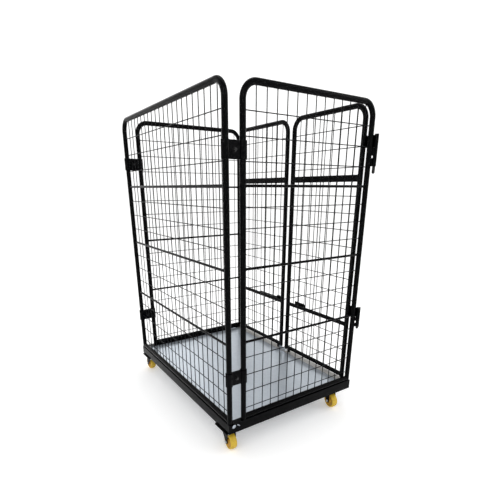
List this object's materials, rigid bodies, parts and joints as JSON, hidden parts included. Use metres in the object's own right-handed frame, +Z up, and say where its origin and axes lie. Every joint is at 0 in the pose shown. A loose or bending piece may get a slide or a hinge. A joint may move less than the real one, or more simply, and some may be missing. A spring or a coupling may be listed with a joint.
{
  "type": "roll cage container",
  "caption": "Tall castored cage trolley with tube-framed wire mesh sides, a sheet deck and hinged mesh door leaves on one long side.",
  "frame": {"origin": "on the ground, under the middle of the base", "axes": "+X towards the door side, +Y along the length of the base towards the rear end, +Z up"},
  "size_m": [0.8345, 1.18, 1.5665],
  "materials": {
    "black_powder_coat": "semi-gloss black powder coat on steel tube and rail",
    "black_wire": "black coated welded wire mesh",
    "galvanised_steel": "hot-dip galvanised deck sheet with a soft spangle",
    "zinc_plate": "bright zinc-plated fasteners and fittings",
    "black_fastener": "blackened steel bolts, nuts and hinge pins",
    "castor_black": "pressed steel with a black coat",
    "yellow_tread": "moulded yellow tyre and wheel"
  },
  "bodies": {
    "base": {"side_rail_closed": "black_powder_coat", "door_sill": "black_powder_coat", "end_rail_front": "black_powder_coat", "end_rail_rear": "black_powder_coat", "cross_members": "black_powder_coat", "corner_plates": "galvanised_steel", "floor_sheet": "galvanised_steel", "sill_plate": "galvanised_steel", "door_stop": "zinc_plate", "panel_spigots": "zinc_plate", "panel_screws": "zinc_plate", "closed_panel_frame": "black_powder_coat", "closed_panel_rods": "black_powder_coat", "closed_panel_mesh": "black_wire", "front_panel_frame": "black_powder_coat", "front_panel_rods": "black_powder_coat", "front_panel_mesh": "black_wire", "rear_panel_frame": "black_powder_coat", "rear_panel_rods": "black_powder_coat", "rear_panel_mesh": "black_wire", "corner_clamps": "black_powder_coat", "clamp_bolts": "black_fastener", "clamp_nuts": "black_fastener", "front_post_knuckles": "black_powder_coat", "rear_post_knuckles": "black_powder_coat", "castor_plates": "castor_black", "castor_plate_bolts": "zinc_plate", "castor_king_bolts": "zinc_plate"},
    "front_leaf": {"front_leaf_frame": "black_powder_coat", "front_leaf_rails": "black_powder_coat", "front_leaf_mesh": "black_wire", "front_leaf_foot": "black_powder_coat", "front_leaf_knuckles": "black_powder_coat", "front_hinge_pins": "black_fastener", "latch_keeper": "black_powder_coat"},
    "rear_leaf": {"rear_leaf_frame": "black_powder_coat", "rear_leaf_rails": "black_powder_coat", "rear_leaf_mesh": "black_wire", "rear_leaf_foot": "black_powder_coat", "rear_leaf_knuckles": "black_powder_coat", "rear_hinge_pins": "black_fastener", "latch_bracket": "black_powder_coat", "latch_pivot_bolt": "black_fastener"},
    "latch_bar": {"latch_bar": "black_powder_coat"},
    "castor_front_closed": {"fork_front_closed": "castor_black", "axle_front_closed": "zinc_plate", "bush_front_closed": "zinc_plate"},
    "castor_rear_closed": {"fork_rear_closed": "castor_black", "axle_rear_closed": "zinc_plate", "bush_rear_closed": "zinc_plate"},
    "castor_front_door": {"fork_front_door": "castor_black", "axle_front_door": "zinc_plate", "bush_front_door": "zinc_plate"},
    "castor_rear_door": {"fork_rear_door": "castor_black", "axle_rear_door": "zinc_plate", "bush_rear_door": "zinc_plate"},
    "wheel_front_closed": {"wheel_front_closed": "yellow_tread"},
    "wheel_rear_closed": {"wheel_rear_closed": "yellow_tread"},
    "wheel_front_door": {"wheel_front_door": "yellow_tread"},
    "wheel_rear_door": {"wheel_rear_door": "yellow_tread"}
  },
  "joints": [
    {"name": "front_leaf_hinge", "type": "hinge", "parent": "base", "child": "front_leaf", "pos_m": [0.412, -0.5805, 0.95], "axis": [0, 0, -1], "range_deg": [0, 265]},
    {"name": "rear_leaf_hinge", "type": "hinge", "parent": "base", "child": "rear_leaf", "pos_m": [0.412, 0.5805, 0.95], "axis": [0, 0, 1], "range_deg": [0, 265]},
    {"name": "latch_bar_pivot", "type": "hinge", "parent": "rear_leaf", "child": "latch_bar", "pos_m": [0.4051, 0.085, 0.486], "axis": [1, 0, 0], "range_deg": [0, 180]},
    {"name": "swivel_front_closed", "type": "hinge", "parent": "base", "child": "castor_front_closed", "pos_m": [-0.369, -0.507, 0.09], "axis": [0, 0, 1], "continuous": true},
    {"name": "roll_front_closed", "type": "hinge", "parent": "castor_front_closed", "child": "wheel_front_closed", "pos_m": [-0.37172, -0.53286, 0.042], "axis": [0.9945, -0.1045, 0], "continuous": true},
    {"name": "swivel_rear_closed", "type": "hinge", "parent": "base", "child": "castor_rear_closed", "pos_m": [-0.369, 0.507, 0.09], "axis": [0, 0, 1], "continuous": true},
    {"name": "roll_rear_closed", "type": "hinge", "parent": "castor_rear_closed", "child": "wheel_rear_closed", "pos_m": [-0.36991, 0.53298, 0.042], "axis": [-0.9994, -0.0349, 0], "continuous": true},
    {"name": "swivel_front_door", "type": "hinge", "parent": "base", "child": "castor_front_door", "pos_m": [0.312, -0.507, 0.09], "axis": [0, 0, 1], "continuous": true},
    {"name": "roll_front_door", "type": "hinge", "parent": "castor_front_door", "child": "wheel_front_door", "pos_m": [0.30838, -0.53275, 0.042], "axis": [0.9903, -0.1392, 0], "continuous": true},
    {"name": "swivel_rear_door", "type": "hinge", "parent": "base", "child": "castor_rear_door", "pos_m": [0.312, 0.507, 0.09], "axis": [0, 0, 1], "continuous": true},
    {"name": "roll_rear_door", "type": "hinge", "parent": "castor_rear_door", "child": "wheel_rear_door", "pos_m": [0.30749, 0.5326, 0.042], "axis": [-0.9848, -0.1736, 0], "continuous": true}
  ]
}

* [WRITTEN TASK]: Filter the listing above by the word "axes"; copy each line that passes.

* [OUTPUT OF THE TASK]:
List this object's materials, rigid bodies, parts and joints as JSON, hidden parts included. Use metres in the object's own right-handed frame, +Z up, and say where its origin and axes lie. Every joint is at 0 in the pose shown. A loose or bending piece may get a slide or a hinge. A joint may move less than the real one, or more simply, and some may be missing. A spring or a coupling may be listed with a joint.
  "frame": {"origin": "on the ground, under the middle of the base", "axes": "+X towards the door side, +Y along the length of the base towards the rear end, +Z up"},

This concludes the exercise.